Yasmine Arsalane, World Energy Outlook analyst at the International Energy Agency (IEA), held the seventh lesson at the fourth edition of the Siena International School on Sustainable Development. Here are some of the key points to remember:
First of all, the three main aspects to act on that she highlighted are as follows:
- Solar PV and Wind energy which must be multiplied by 4 times;
- Electric car sales which nowadays are 18 times lower that 2030 scenario;
- Energy intensity of GDP that should be reduced by -4% annually by 2030.
Although technologies exist to achieve the required deep cuts in global emissions by 2030, staying on the narrow path to net-zero necessitates their immediate and widespread implementation. The following are several facts to keep in mind on the pathway to achieving the global objectives:
- Clean energy R&D and $90 billion in demonstrations by 2030, such as refrigerant-free advanced cooling, hydrogen-based steel and advanced batteries, will be required to unlock the next generation of low carbon technologies. Without greater international cooperation, global CO2 will not fall to net-zero by 2050.
- Electricity demand continues to rise on a path to net-zero, accounting for half of total consumption by 2050. Electrification of transport and industry, as well as hydrogen production are driving this trend, which is moderated by energy efficiency;
- New policies, technology cost reductions, and the pandemic have all helped to bring the projected emissions curve down, particularly thanks to the work of intermediation between states at COP26 Glasgow.

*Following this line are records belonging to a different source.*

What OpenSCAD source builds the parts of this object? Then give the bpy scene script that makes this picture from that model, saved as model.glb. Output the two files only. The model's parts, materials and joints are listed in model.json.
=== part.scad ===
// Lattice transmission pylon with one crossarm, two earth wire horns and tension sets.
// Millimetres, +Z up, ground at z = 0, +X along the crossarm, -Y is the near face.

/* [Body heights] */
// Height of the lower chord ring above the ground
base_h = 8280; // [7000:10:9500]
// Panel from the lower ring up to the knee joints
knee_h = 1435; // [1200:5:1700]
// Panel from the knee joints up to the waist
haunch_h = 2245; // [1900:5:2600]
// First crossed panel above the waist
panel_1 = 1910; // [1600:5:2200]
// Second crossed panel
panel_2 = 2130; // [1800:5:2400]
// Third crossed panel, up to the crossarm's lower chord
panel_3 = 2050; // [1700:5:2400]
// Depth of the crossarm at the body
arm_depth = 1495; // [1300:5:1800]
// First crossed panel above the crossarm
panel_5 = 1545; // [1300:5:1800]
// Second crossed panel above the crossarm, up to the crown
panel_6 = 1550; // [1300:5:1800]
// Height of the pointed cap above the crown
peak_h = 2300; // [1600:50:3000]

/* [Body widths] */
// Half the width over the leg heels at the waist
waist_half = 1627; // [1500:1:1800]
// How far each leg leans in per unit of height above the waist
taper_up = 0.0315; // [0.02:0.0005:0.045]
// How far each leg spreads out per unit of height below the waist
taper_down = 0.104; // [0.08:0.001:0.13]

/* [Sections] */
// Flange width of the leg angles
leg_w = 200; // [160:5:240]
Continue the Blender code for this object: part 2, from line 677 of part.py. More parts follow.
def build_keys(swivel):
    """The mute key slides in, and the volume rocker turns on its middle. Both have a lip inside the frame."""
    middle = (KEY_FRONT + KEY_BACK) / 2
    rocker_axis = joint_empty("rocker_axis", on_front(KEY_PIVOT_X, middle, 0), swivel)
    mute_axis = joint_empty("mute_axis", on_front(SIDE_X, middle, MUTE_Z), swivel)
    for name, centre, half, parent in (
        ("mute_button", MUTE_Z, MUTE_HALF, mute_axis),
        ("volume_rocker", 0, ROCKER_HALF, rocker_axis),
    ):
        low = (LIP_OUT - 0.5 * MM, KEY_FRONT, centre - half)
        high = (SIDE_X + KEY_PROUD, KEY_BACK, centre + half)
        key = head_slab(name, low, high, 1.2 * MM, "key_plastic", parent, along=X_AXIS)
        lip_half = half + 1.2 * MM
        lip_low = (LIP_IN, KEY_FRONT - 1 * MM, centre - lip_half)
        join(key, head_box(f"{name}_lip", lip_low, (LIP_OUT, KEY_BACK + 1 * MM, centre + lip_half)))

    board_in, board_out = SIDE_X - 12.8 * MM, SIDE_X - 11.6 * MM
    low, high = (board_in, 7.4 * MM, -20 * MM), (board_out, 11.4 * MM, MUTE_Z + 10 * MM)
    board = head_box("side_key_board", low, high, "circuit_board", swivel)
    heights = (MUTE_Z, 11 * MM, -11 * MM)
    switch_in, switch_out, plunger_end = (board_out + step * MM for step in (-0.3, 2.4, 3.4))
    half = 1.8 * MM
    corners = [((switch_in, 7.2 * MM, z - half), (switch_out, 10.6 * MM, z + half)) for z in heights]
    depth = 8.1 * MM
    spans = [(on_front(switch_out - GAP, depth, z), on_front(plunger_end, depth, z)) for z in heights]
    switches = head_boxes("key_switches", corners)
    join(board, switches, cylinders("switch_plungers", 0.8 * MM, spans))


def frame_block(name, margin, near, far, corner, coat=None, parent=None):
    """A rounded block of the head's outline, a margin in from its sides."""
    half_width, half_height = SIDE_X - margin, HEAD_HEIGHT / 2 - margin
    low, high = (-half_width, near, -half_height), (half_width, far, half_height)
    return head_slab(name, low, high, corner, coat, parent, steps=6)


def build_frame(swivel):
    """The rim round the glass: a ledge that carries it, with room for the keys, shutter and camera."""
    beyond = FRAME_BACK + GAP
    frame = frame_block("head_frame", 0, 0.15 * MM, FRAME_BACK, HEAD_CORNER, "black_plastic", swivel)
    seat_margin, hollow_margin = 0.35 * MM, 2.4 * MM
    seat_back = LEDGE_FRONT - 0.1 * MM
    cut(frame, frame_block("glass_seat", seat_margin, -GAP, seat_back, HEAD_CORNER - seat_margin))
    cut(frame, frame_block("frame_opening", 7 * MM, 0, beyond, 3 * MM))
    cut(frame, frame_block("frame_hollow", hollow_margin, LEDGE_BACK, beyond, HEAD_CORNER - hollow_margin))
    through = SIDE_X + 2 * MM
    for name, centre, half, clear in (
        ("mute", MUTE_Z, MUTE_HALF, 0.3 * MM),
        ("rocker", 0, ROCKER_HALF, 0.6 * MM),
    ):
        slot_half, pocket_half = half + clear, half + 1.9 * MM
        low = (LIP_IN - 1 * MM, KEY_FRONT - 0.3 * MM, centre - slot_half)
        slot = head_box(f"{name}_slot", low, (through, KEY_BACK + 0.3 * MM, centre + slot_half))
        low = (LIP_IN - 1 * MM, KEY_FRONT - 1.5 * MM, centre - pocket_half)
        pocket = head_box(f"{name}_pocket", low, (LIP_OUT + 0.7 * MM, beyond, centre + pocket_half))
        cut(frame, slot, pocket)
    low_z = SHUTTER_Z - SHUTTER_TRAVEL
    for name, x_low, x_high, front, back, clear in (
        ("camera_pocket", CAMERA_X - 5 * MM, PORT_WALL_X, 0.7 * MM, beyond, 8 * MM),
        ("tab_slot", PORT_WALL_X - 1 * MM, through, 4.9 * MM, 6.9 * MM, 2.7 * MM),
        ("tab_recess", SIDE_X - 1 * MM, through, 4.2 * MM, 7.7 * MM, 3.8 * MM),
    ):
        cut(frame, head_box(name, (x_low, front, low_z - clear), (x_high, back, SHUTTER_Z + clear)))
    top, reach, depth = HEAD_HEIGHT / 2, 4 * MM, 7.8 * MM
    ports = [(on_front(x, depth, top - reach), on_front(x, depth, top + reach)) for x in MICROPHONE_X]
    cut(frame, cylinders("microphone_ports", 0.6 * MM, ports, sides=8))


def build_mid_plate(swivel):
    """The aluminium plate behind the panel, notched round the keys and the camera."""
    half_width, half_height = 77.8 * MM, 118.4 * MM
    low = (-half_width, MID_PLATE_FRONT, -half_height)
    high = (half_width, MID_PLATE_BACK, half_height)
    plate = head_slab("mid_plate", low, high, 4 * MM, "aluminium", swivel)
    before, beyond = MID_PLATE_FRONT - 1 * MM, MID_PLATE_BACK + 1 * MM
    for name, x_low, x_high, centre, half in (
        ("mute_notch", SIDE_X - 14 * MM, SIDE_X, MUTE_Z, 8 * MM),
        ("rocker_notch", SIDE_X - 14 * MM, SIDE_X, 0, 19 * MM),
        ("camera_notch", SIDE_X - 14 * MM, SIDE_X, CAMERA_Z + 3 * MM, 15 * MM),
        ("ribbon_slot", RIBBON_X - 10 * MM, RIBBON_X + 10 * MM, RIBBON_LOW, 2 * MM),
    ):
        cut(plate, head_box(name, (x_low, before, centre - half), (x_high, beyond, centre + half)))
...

However, the announced pledges and the net zero emissions scenario are still far apart.
- The energy transition is not only related to climate change but also to new market opportunities. Explosive growth in clean energy deployment over the next decades could create a market opportunity for manufacturers of key equipment worth a cumulative USD 27 trillion through 2050.
- In 2021, increased use of coal was the main factor that drove up global energy related CO2 emissions by over 2 billion tonnes, reaching their largest annual rise in absolute terms and their highest level of emissions.
- Oil and gas investment is geared toward a world of stagnant or falling demand, while transition-related spending is not rising nearly fast enough to meet future energy needs.
- As of the end of March, governments around the world have earmarked over USD 710 billion in sustainable recovery measures, which is 40% more than what was spent after the global financial crisis.